De l'isolement au manque d'aide: être victime de violences conjugales à la campagne
Dans sa maison d'Aiguillon, commune de 4.500 habitants du Lot-et-Garonne, Marie vit désormais sans son ancien compagnon, incarcéré après plusieurs années de violences au cœur d'un milieu rural où "être isolée crée une emprise" difficile à briser.
En préparant du café, cette quadragénaire montre les cadres qui dissimulent les traces des coups de poings sur le mur.
"On essaie de changer la déco, ça évite de trop cogiter", explique Marie, dont l'ex-conjoint a été condamné cet été.
Elle l'avait rencontré il y a six ans. Les violences entrent dans le foyer en 2018 quand, sous l'emprise de l'alcool et de la drogue, "il s'en est pris à moi avec des brûlures de cigarette, en retournant l'appartement".
Elle lui pardonne car il est le père d'un de ses enfants et qu'il reste "des sentiments". S'ensuivent des années de coups et de violences psychologiques.
"Il a détruit ce qui appartenait à ma maman décédée, il y a un aspirateur qui vole, un frigo cassé, pour faire mal, pour piquer, pour détruire", énumère-t-elle.
Comme Marie, un tiers de la population française vit en milieu rural, selon l'Insee.
C'est dans ces communes denses ou très peu denses que 50% des féminicides ont lieu, avait indiqué l'an dernier le gouvernement.
- Déplacements contrôlés -
Dans une étude réalisée en 2022 en Nouvelle-Aquitaine, la sociologue Johanna Dagorn explique que les habitantes des zones rurales "cumulent les facteurs d'agression": parfois éloignées des voisins et confrontées à des stéréotypes de sexe renforcés, elles subissent en outre un contrôle social exacerbé.
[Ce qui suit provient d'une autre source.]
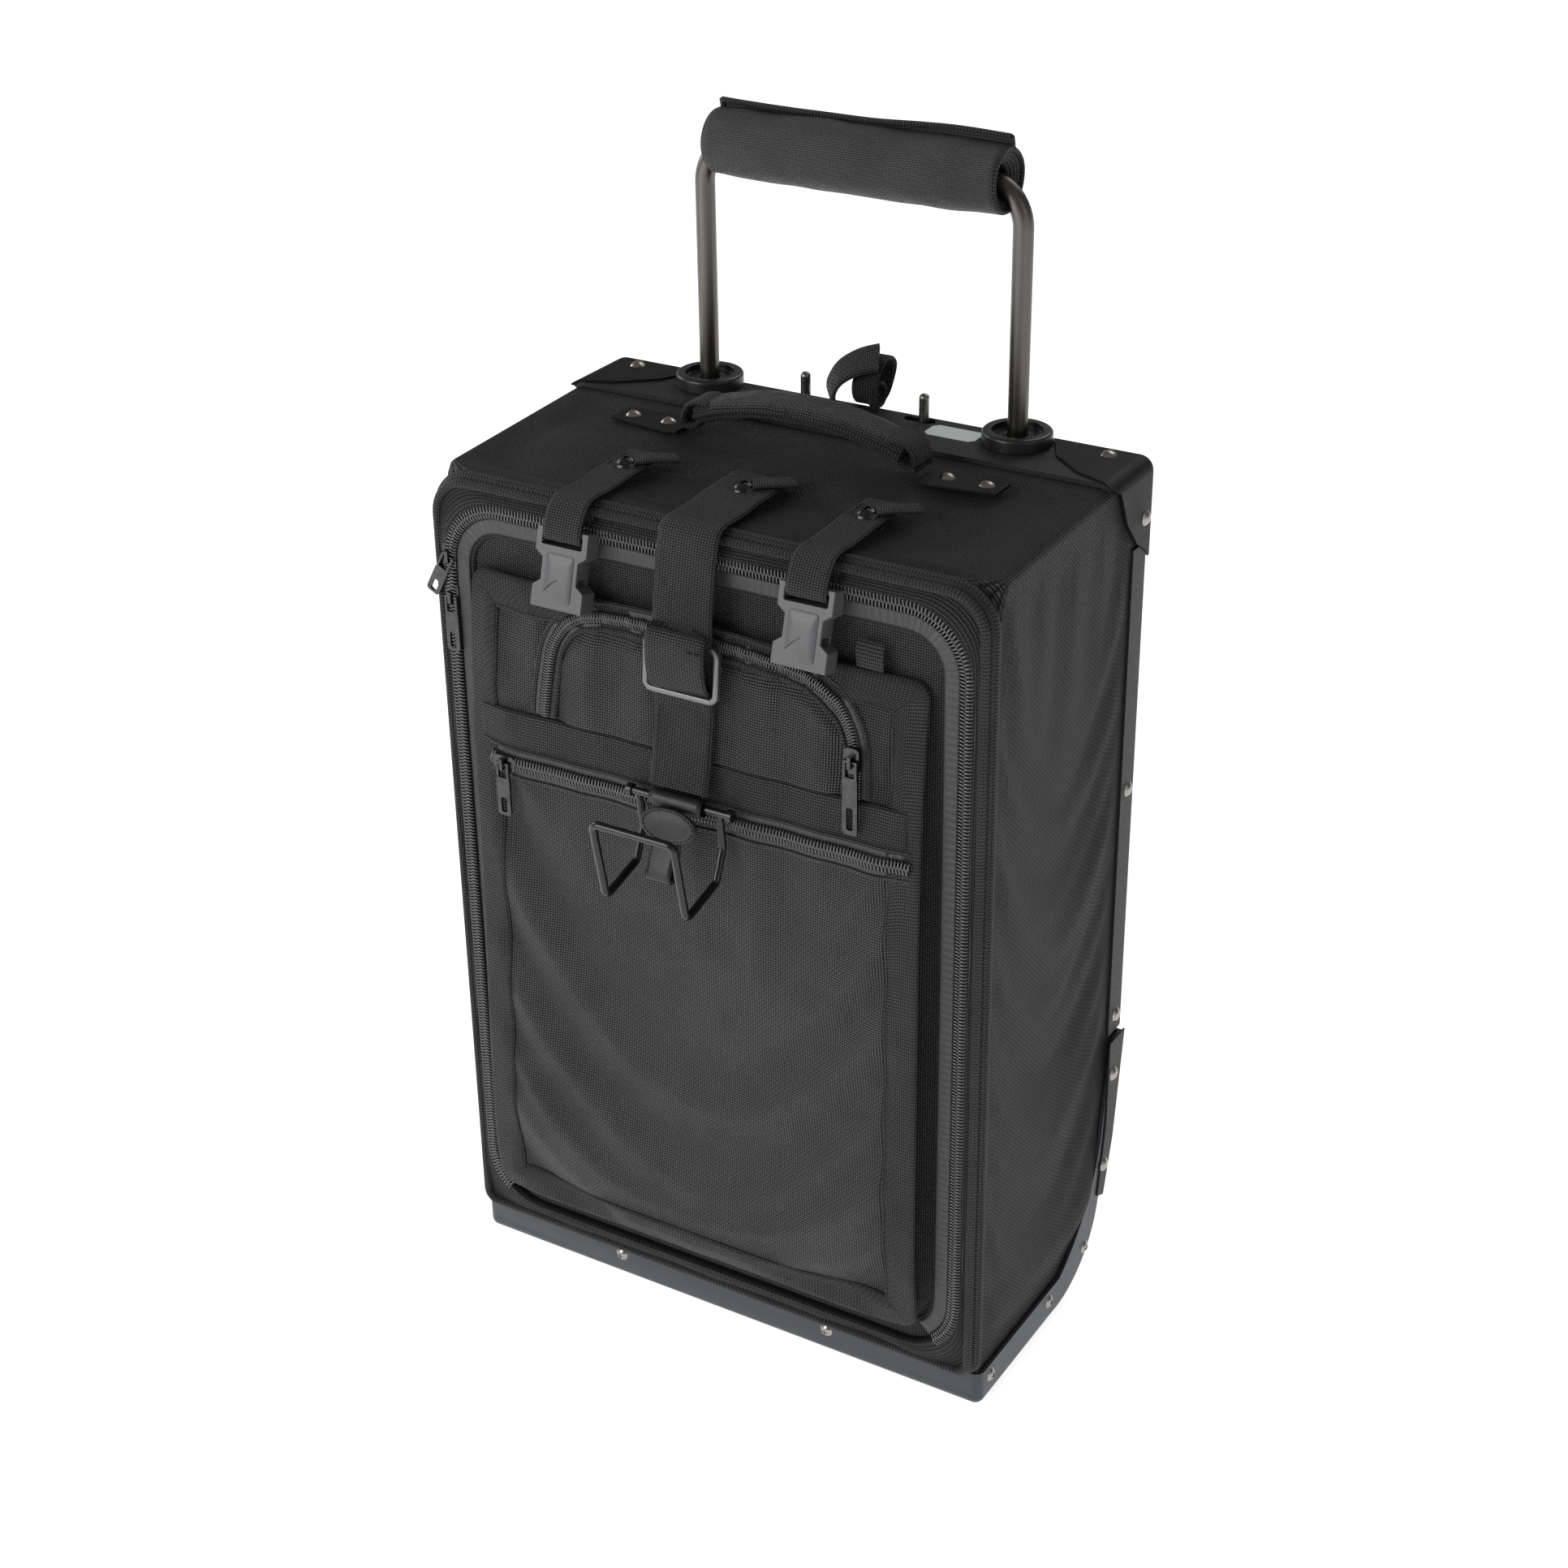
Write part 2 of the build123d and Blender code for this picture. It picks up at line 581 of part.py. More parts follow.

Les victimes ont peur de "mettre le bazar dans le village" si elles parlent et de ne pas être crues, explique la sociologue à l'AFP.
Notamment quand les voisins ont "une image très correcte" du bourreau, confirme Sarah, victime de violence psychologique de la part de son ancien mari.
Car dans ce cas, personne d'autre "ne viendra vous dire que ce n'est pas normal".
Toujours dans le Lot-et-Garonne, Cathia a également subi des violences psychologiques pendant près de huit ans dans une maison entourée par les proches de son conjoint.
"Il a dit que sa famille lui montait la tête en prévenant +Attention, il faut l'écraser, la dresser+. Pour aller faire les courses, je devais sortir avec sa mère", explique la trentenaire venue d'Algérie pour le rejoindre.
"En ville, j'aurais pu trouver des femmes comme moi, pour se soutenir. Là, à la campagne avec sa famille, ça fait peur", estime-t-elle.
Sans véhicule à son arrivée, elle est confrontée au manque de transports en commun.
Ce manque d'autonomie accentue l'emprise qui passe par un contrôle des déplacements: "Des fois je partais en voiture, quand il ne prenait pas les clés", raconte Marie, mais le kilométrage était aussi surveillé.
- "Personne à aller voir" -
Egalement isolée socialement, cette dernière a seulement "le droit de travailler, et encore quand il n'y a pas de coups de fil avec des insultes".
Selon elle, "milieu rural ou pas, les gens ferment les yeux. Il a pu me tabasser dans la cour, personne n'a rien fait", mais "être isolé de tout le monde crée une emprise car il sait que je n'ai personne à aller voir".
À SOS Accueil Mamans-Enfants, dans la ville voisine de Marmande, les appels à l'aide atteignent "un sommet", selon la présidente Annick Cornaggia.
L'association a déjà accompagné plus de 200 victimes "à la gendarmerie, aux urgences" ou dans leurs démarches.
Sa structure est l'une des rares dans la zone. Un manque soulevé par Johanna Dagorn, alors que les victimes connaissent rarement les numéros d'appel nationaux et préfèrent passer par la gendarmerie.
"C'est le seul point de recours", témoigne Sarah, soulignant l'importance de former les agents.
Un souhait partagé par Marie, ressortie "incomprise" d'un premier dépôt de plainte. Huit autres ont suivi avant l'arrestation de son conjoint, après une nuit passée séquestrée et violentée.
Elle a également été aidée par Annick, tout comme Cathia qui l'avoue: "Sans association, j'aurais continué car où je serais allée avec mes enfants?". Elle a pu bénéficier d'un des logements mis à disposition dans le département par un bailleur social, Habitalys, dont la structure est partenaire.
"On leur donne beaucoup de choses pour leur donner confiance", explique Annick Cornaggia qui admet que si à la campagne "tout le monde sait tout", cela permet aussi d'être prévenu plus facilement pour agir.
Pour cette dernière, joignable jour et nuit, la devise est claire: "Sauvons-les tant qu'elles sont encore vivantes".